Our fidelity to human rights demands that we do not remain silent in the face of mass murders, the brutalization of a whole nation and the de-humanisation of a whole people. We cannot remain apathetic if atrocities continue to be committed and international institutions are comatose and content to be so. 

The Charter of the United Nations permits NGO involvement in world affairs. The Charter begins with the words “We the peoples”. It provides for some UN agencies to consult  with people’s organizations. In fact approximately 1,000 NGOs have official consultative status with UN agencies.   

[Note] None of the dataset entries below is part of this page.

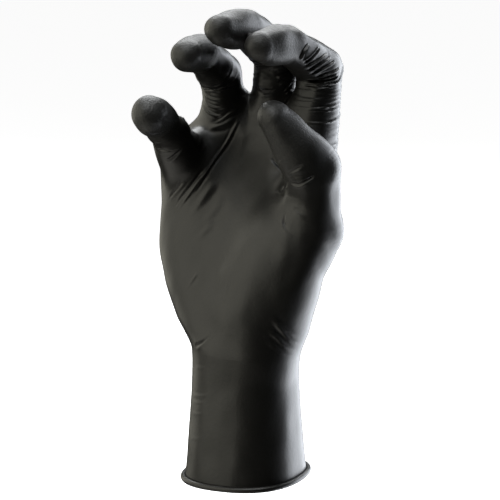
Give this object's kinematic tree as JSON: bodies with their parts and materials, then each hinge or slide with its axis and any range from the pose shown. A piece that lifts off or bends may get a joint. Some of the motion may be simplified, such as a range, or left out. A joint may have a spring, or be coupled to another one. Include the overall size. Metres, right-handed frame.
{
  "type": "nitrile glove",
  "caption": "Thin dipped glove in a worn right-hand shape with the fingers curled over the palm, hollow and open at a cuff that ends in a rolled bead.",
  "frame": {"origin": "centre of the open end of the cuff, where a wrist goes in", "axes": "+Z from the cuff along the forearm towards the fingers, the palm faces -Y, the thumb side is +X"},
  "size_m": [0.0932, 0.0805, 0.2102],
  "materials": {
    "nitrile_film": "black, satin, with fine stretch wrinkles"
  },
  "bodies": {
    "root": {"glove_shell": "nitrile_film"}
  },
  "joints": []
}
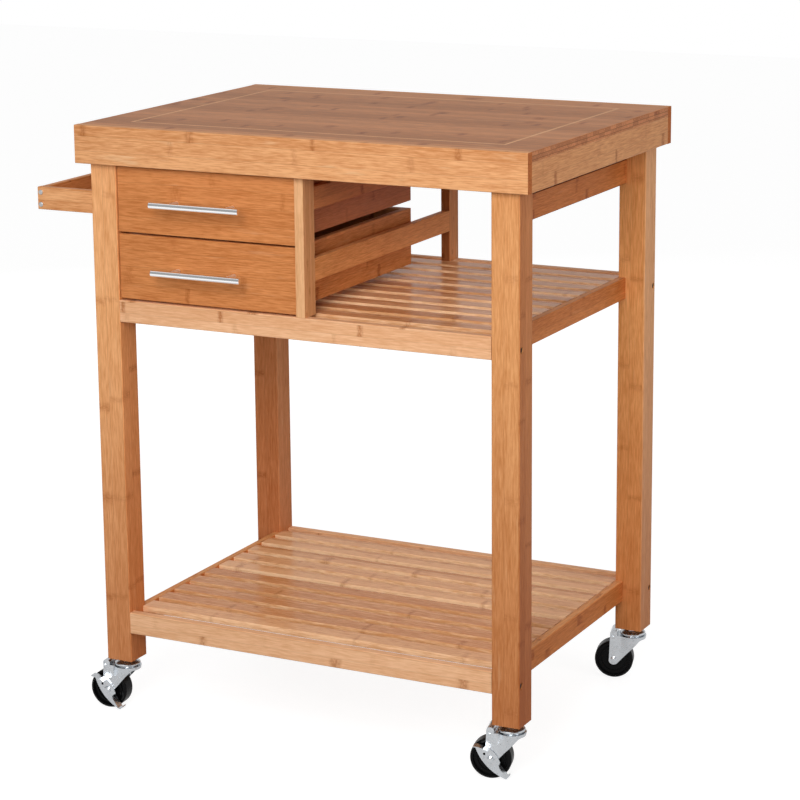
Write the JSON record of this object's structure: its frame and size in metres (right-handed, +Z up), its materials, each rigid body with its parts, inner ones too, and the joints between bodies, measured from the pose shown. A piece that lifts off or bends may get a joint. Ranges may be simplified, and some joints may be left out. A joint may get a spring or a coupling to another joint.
{
  "type": "rolling utility cart",
  "caption": "Bamboo kitchen cart with a thick worktop, drawers beside an open bay, slatted shelves, a side towel rack and swivel casters",
  "frame": {"origin": "on the floor, below the centre of the cart's overall box, towel rack and drawer handles included", "axes": "+X to the right along the worktop's length, the towel rack on -X; +Y to the back, the drawers open towards -Y; +Z up"},
  "size_m": [0.844, 0.566, 0.927],
  "materials": {
    "bamboo": "satin lacquered laminated bamboo",
    "pale_bamboo": "satin pale bamboo strip",
    "drawer_plywood": "plain thin plywood",
    "brushed_steel": "brushed",
    "zinc_screws": "bright zinc plated",
    "bright_zinc": "bright zinc plated pressed steel",
    "black_wheel": "hard black moulded tread and hub"
  },
  "bodies": {
    "cart_frame": {"worktop_panel": "bamboo", "front_edge_board": "bamboo", "back_edge_board": "bamboo", "side_boards": "bamboo", "support_strips": "bamboo", "top_rails": "bamboo", "left_drawer_rail": "bamboo", "divider_front_post": "bamboo", "divider_back_post": "bamboo", "divider_top_rail": "bamboo", "divider_mid_rail": "bamboo", "drawer_runners": "bamboo", "towel_rack_arms": "bamboo", "towel_rack_bar": "bamboo", "middle_shelf_slats": "bamboo", "middle_shelf_front_rail": "bamboo", "middle_shelf_back_rail": "bamboo", "middle_shelf_left_rail": "bamboo", "middle_shelf_right_rail": "bamboo", "lower_shelf_slats": "bamboo", "lower_shelf_front_rail": "bamboo", "lower_shelf_back_rail": "bamboo", "lower_shelf_left_rail": "bamboo", "lower_shelf_right_rail": "bamboo", "front_left_leg": "bamboo", "front_right_leg": "bamboo", "back_left_leg": "bamboo", "back_right_leg": "bamboo", "worktop_inlay": "pale_bamboo", "towel_rack_screws": "zinc_screws", "frame_bolts": "zinc_screws", "barrel_nuts": "zinc_screws", "assembly_screws": "zinc_screws", "caster_stems": "bright_zinc"},
    "upper_drawer": {"upper_drawer_front": "bamboo", "upper_drawer_sides": "bamboo", "upper_drawer_back": "bamboo", "upper_drawer_bottom": "drawer_plywood", "upper_drawer_handle": "brushed_steel", "upper_handle_screws": "zinc_screws"},
    "lower_drawer": {"lower_drawer_front": "bamboo", "lower_drawer_sides": "bamboo", "lower_drawer_back": "bamboo", "lower_drawer_bottom": "drawer_plywood", "lower_drawer_handle": "brushed_steel", "lower_handle_screws": "zinc_screws"},
    "front_left_swivel": {"front_left_fork": "bright_zinc", "front_left_axle": "bright_zinc"},
    "front_left_roller": {"front_left_wheel": "black_wheel"},
    "front_left_lever": {"front_left_brake": "bright_zinc"},
    "front_right_swivel": {"front_right_fork": "bright_zinc", "front_right_axle": "bright_zinc"},
    "front_right_roller": {"front_right_wheel": "black_wheel"},
    "front_right_lever": {"front_right_brake": "bright_zinc"},
    "back_left_swivel": {"back_left_fork": "bright_zinc", "back_left_axle": "bright_zinc"},
    "back_left_roller": {"back_left_wheel": "black_wheel"},
    "back_right_swivel": {"back_right_fork": "bright_zinc", "back_right_axle": "bright_zinc"},
    "back_right_roller": {"back_right_wheel": "black_wheel"}
  },
  "joints": [
    {"name": "upper_drawer_slide", "type": "slide", "parent": "cart_frame", "child": "upper_drawer", "axis": [0, -1, 0], "range_m": [0, 0.28]},
    {"name": "lower_drawer_slide", "type": "slide", "parent": "cart_frame", "child": "lower_drawer", "axis": [0, -1, 0], "range_m": [0, 0.28]},
    {"name": "front_left_caster_swivel", "type": "hinge", "parent": "cart_frame", "child": "front_left_swivel", "pos_m": [-0.28, -0.227, 0.0733], "axis": [0, 0, 1], "continuous": true},
    {"name": "front_left_wheel_spin", "type": "hinge", "parent": "front_left_swivel", "child": "front_left_roller", "pos_m": [-0.30889, -0.22953, 0.031], "axis": [-0.0872, 0.9962, 0], "continuous": true},
    {"name": "front_left_brake_hinge", "type": "hinge", "parent": "front_left_swivel", "child": "front_left_lever", "pos_m": [-0.30889, -0.22953, 0.031], "axis": [0.0872, -0.9962, 0], "range_deg": [0, 22]},
    {"name": "front_right_caster_swivel", "type": "hinge", "parent": "cart_frame", "child": "front_right_swivel", "pos_m": [0.382, -0.227, 0.0733], "axis": [0, 0, 1], "continuous": true},
    {"name": "front_right_wheel_spin", "type": "hinge", "parent": "front_right_swivel", "child": "front_right_roller", "pos_m": [0.35386, -0.23402, 0.031], "axis": [-0.2419, 0.9703, 0], "continuous": true},
    {"name": "front_right_brake_hinge", "type": "hinge", "parent": "front_right_swivel", "child": "front_right_lever", "pos_m": [0.35386, -0.23402, 0.031], "axis": [0.2419, -0.9703, 0], "range_deg": [0, 22]},
    {"name": "back_left_caster_swivel", "type": "hinge", "parent": "cart_frame", "child": "back_left_swivel", "pos_m": [-0.28, 0.247, 0.0733], "axis": [0, 0, 1], "continuous": true},
    {"name": "back_left_wheel_spin", "type": "hinge", "parent": "back_left_swivel", "child": "back_left_roller", "pos_m": [-0.30725, 0.23708, 0.031], "axis": [-0.342, 0.9397, 0], "continuous": true},
    {"name": "back_right_caster_swivel", "type": "hinge", "parent": "cart_frame", "child": "back_right_swivel", "pos_m": [0.382, 0.247, 0.0733], "axis": [0, 0, 1], "continuous": true},
    {"name": "back_right_wheel_spin", "type": "hinge", "parent": "back_right_swivel", "child": "back_right_roller", "pos_m": [0.35412, 0.23901, 0.031], "axis": [-0.2756, 0.9613, 0], "continuous": true}
  ]
}
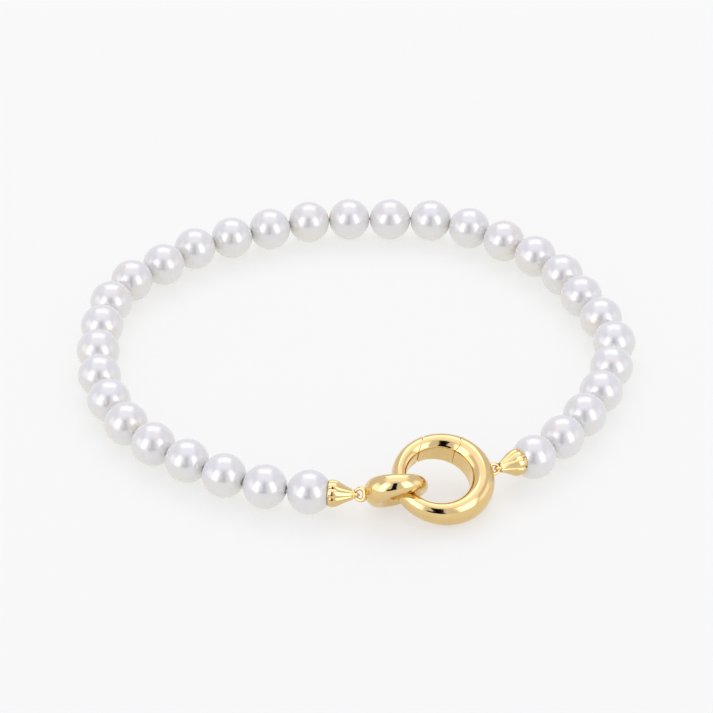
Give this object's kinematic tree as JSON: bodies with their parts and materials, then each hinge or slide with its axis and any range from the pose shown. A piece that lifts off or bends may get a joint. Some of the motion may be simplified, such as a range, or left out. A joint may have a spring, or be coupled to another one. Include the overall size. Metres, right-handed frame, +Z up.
{
  "type": "pearl bracelet",
  "caption": "Round white pearls strung side by side, closed at the front by fluted gold caps, a tapered gold link and a round gold clasp with a hinged gate.",
  "frame": {"origin": "middle of the bracelet's footprint, on the plane that it lies on", "axes": "+X across the bracelet to the side of the right-hand cap, +Y from the clasp at the front to the back of the string, +Z up"},
  "size_m": [0.0656, 0.0614, 0.0061],
  "materials": {
    "pearl": "white nacre, high lustre",
    "gold": "polished pale yellow gold plate",
    "thread": "twisted white silk"
  },
  "bodies": {
    "bracelet": {"pearl_01": "pearl", "pearl_02": "pearl", "pearl_03": "pearl", "pearl_04": "pearl", "pearl_05": "pearl", "pearl_06": "pearl", "pearl_07": "pearl", "pearl_08": "pearl", "pearl_09": "pearl", "pearl_10": "pearl", "pearl_11": "pearl", "pearl_12": "pearl", "pearl_13": "pearl", "pearl_14": "pearl", "pearl_15": "pearl", "pearl_16": "pearl", "pearl_17": "pearl", "pearl_18": "pearl", "pearl_19": "pearl", "pearl_20": "pearl", "pearl_21": "pearl", "pearl_22": "pearl", "pearl_23": "pearl", "pearl_24": "pearl", "pearl_25": "pearl", "pearl_26": "pearl", "pearl_27": "pearl", "pearl_28": "pearl", "pearl_29": "pearl", "pearl_30": "pearl", "pearl_31": "pearl", "pearl_32": "pearl", "thread": "thread", "cap_left": "gold", "cap_right": "gold", "link": "gold", "clasp_ring": "gold", "hinge_pin": "gold"},
    "gate": {"gate": "gold"}
  },
  "joints": [
    {"name": "gate_hinge", "type": "hinge", "parent": "bracelet", "child": "gate", "pos_m": [0.01055, -0.02128, 0.00407], "axis": [0.1043, -0.285, 0.9528], "range_deg": [0, 28], "stiffness_Nm_per_rad": 0.0005}
  ]
}
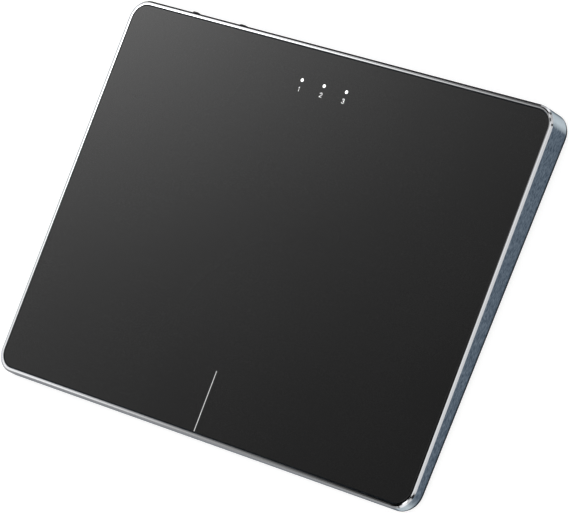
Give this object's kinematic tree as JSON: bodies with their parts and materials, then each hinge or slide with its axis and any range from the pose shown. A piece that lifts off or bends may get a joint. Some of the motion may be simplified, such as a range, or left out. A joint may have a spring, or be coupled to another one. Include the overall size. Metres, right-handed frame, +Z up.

8. The fact that the KL War Crimes Tribunal cannot impose its judgment on the aggressors is not  the heart of the matter.  The point is to expose wrong-doing and to shame the criminals in the eyes of the world.  

9. The fact that the KLWCC and the KLWCT may have to proceed without the presence of the accused is indeed troublesome. All accused will be notified and invited to be represented. But if the accused refuse to respond, then the trial will proceed in abstentia. This is not without precedent. After World War II many Nazi criminals were prosecuted in their absence. 

10. Admittedly, the KLWCT suffers from many limitations. But many distinguished jurists from around the world believe that it can make a significant impact.   

It can mobilise the conscience of the world community. 

It can report its findings to the General Assembly of the United Nations with a view to a “Uniting for Peace Resolution”.  

It can submit its findings to the ICC to enable the ICC to wake up from its stupor.  

It can transmit the report of its deliberations to the 104 countries that have ratified the Rome statute. Some of these states like Germany and Belgium have laws that permit prosecutions for genocide and for crimes against humanity no matter where the offence was alleged to have been committed.  

Finally, the KL War Crimes Tribunal can refer its findings to many peace loving groups in the USA and elsewhere and request them to exert democratic pressures on their leaders to end this senseless slaughter of the innocents.